-- Begin SUPPLIED DATA --

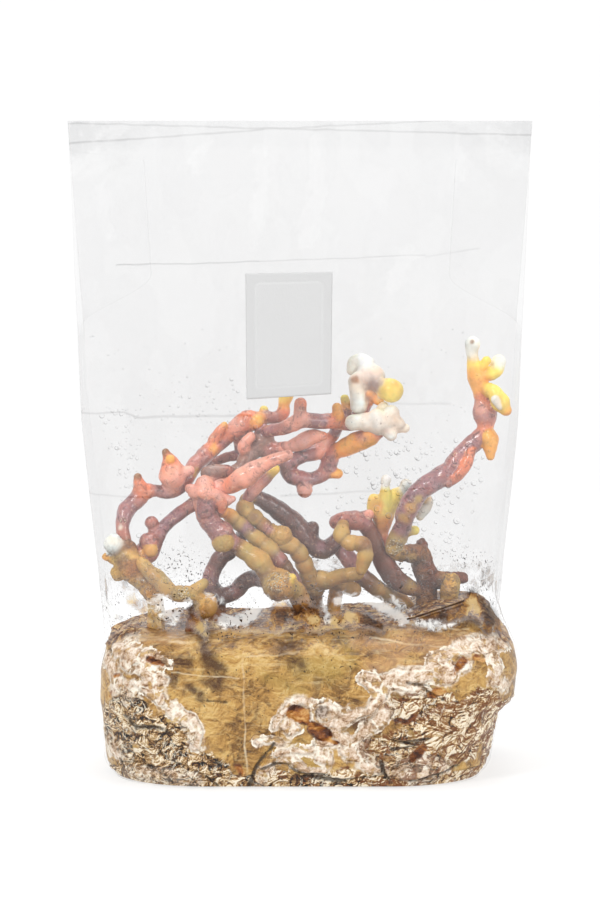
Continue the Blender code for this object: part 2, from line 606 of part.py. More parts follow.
def build_patch(parts):
    """A thin plate with rounded corners and a weld line, parallel to the leaning panel."""
    plate = bmesh.new()
    bmesh.ops.create_cube(plate, size=1.0)
    size = Matrix.Diagonal((PATCH_WIDTH * MM, PATCH_THICKNESS * MM, PATCH_HEIGHT * MM, 1.0))
    bmesh.ops.transform(plate, matrix=size, verts=plate.verts)
    plate.faces.ensure_lookup_table()
    front = min(plate.faces, key=lambda face: face.calc_center_median().y)
    bmesh.ops.inset_region(plate, faces=[front], thickness=WELD_INSET * MM)
    bmesh.ops.inset_region(plate, faces=[front], thickness=WELD_WIDTH * MM, depth=-WELD_DEPTH * MM)
    mesh = bpy.data.meshes.new("filter_patch")
    plate.to_mesh(mesh)
    plate.free()
    patch = add_object("filter_patch", mesh, parts, finish("filter_membrane", (0.72, 0.72, 0.72), 0.7))
    lean = math.atan2(LEAN_START_DEPTH - LEAN_END_DEPTH, SEAL_START - LEAN_START)
    centre_x, centre_z = PATCH_CENTRE
    normal = Vector((0.0, -math.cos(lean), math.sin(lean)))
    surface = Vector((centre_x, -panel_depth(centre_z), centre_z))
    place = surface + normal * (AIR_GAP + PATCH_THICKNESS / 2.0)
    patch.matrix_world = (Matrix.Translation(place * MM) @ Matrix.Rotation(-lean, 4, "X")
                          @ Matrix.Rotation(PATCH_ROLL, 4, "Y"))
    return patch


def build_block(parts):
    sawdust = finish("colonised_sawdust", (0.45, 0.33, 0.18), 0.7)
    block = add_object("substrate_block", block_mesh(0.0), parts, sawdust)
    shade(block)
    return block


def build_antlers(parts, cutters):
    """Each node is seated against the block and the nodes made before it."""
    block_seat = as_cutter(add_object("block_seat", block_mesh(AIR_GAP), cutters))
    seats = [(block_seat, bounds(block_seat))]
    for name in ANTLERS:
        body = antler_object(name, 0.0, parts)
        box = bounds(body)
        for seat, seat_box in seats:
            if boxes_meet(box, seat_box):
                apply_boolean(body, seat, "DIFFERENCE")
        keep_main_body(body)
        material = finish(name + "_flesh", ANTLER_COLOURS[name], 0.4)
        body.data.materials.clear()
        body.data.materials.append(material)
        shade(body)
        seat = as_cutter(antler_object(name, AIR_GAP, cutters))
        seat.name = name + "_seat"
        seats.append((seat, bounds(seat)))


def main():
    clear_scene()
    parts = new_collection("reishi_grow_kit")
    cutters = new_collection("cutters")
    build_block(parts)
    build_antlers(parts, cutters)
    build_bag(parts, cutters)
    build_patch(parts)


main()
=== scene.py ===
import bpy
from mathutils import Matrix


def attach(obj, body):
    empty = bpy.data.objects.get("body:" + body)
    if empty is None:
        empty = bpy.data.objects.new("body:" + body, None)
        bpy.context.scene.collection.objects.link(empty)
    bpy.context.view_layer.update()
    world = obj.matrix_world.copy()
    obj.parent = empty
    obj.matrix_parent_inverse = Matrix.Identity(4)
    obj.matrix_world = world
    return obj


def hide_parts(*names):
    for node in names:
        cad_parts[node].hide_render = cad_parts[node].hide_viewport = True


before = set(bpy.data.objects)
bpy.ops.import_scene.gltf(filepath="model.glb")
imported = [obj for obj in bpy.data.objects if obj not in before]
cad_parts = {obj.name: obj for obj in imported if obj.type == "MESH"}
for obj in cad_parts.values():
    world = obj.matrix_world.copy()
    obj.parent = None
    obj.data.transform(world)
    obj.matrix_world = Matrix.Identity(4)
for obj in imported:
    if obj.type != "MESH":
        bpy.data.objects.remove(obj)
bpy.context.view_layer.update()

# Looks of a reishi grow kit: a clear gusseted film bag with a filter patch, a colonised
# sawdust block inside it, and the lacquered antlers that grow from the block.
import math
from types import SimpleNamespace

import bmesh
import bpy
import numpy as np
from mathutils import Vector

MM = 0.001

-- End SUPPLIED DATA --

DIRECTIVE
Retype only what lies between the line bearing "body.data.materials.append(material)" and the line bearing "obj.parent = None", keeping both of those lines.

TASK RESULT
        body.data.materials.append(material)
        shade(body)
        seat = as_cutter(antler_object(name, AIR_GAP, cutters))
        seat.name = name + "_seat"
        seats.append((seat, bounds(seat)))


def main():
    clear_scene()
    parts = new_collection("reishi_grow_kit")
    cutters = new_collection("cutters")
    build_block(parts)
    build_antlers(parts, cutters)
    build_bag(parts, cutters)
    build_patch(parts)


main()
=== scene.py ===
import bpy
from mathutils import Matrix


def attach(obj, body):
    empty = bpy.data.objects.get("body:" + body)
    if empty is None:
        empty = bpy.data.objects.new("body:" + body, None)
        bpy.context.scene.collection.objects.link(empty)
    bpy.context.view_layer.update()
    world = obj.matrix_world.copy()
    obj.parent = empty
    obj.matrix_parent_inverse = Matrix.Identity(4)
    obj.matrix_world = world
    return obj


def hide_parts(*names):
    for node in names:
        cad_parts[node].hide_render = cad_parts[node].hide_viewport = True


before = set(bpy.data.objects)
bpy.ops.import_scene.gltf(filepath="model.glb")
imported = [obj for obj in bpy.data.objects if obj not in before]
cad_parts = {obj.name: obj for obj in imported if obj.type == "MESH"}
for obj in cad_parts.values():
    world = obj.matrix_world.copy()
    obj.parent = None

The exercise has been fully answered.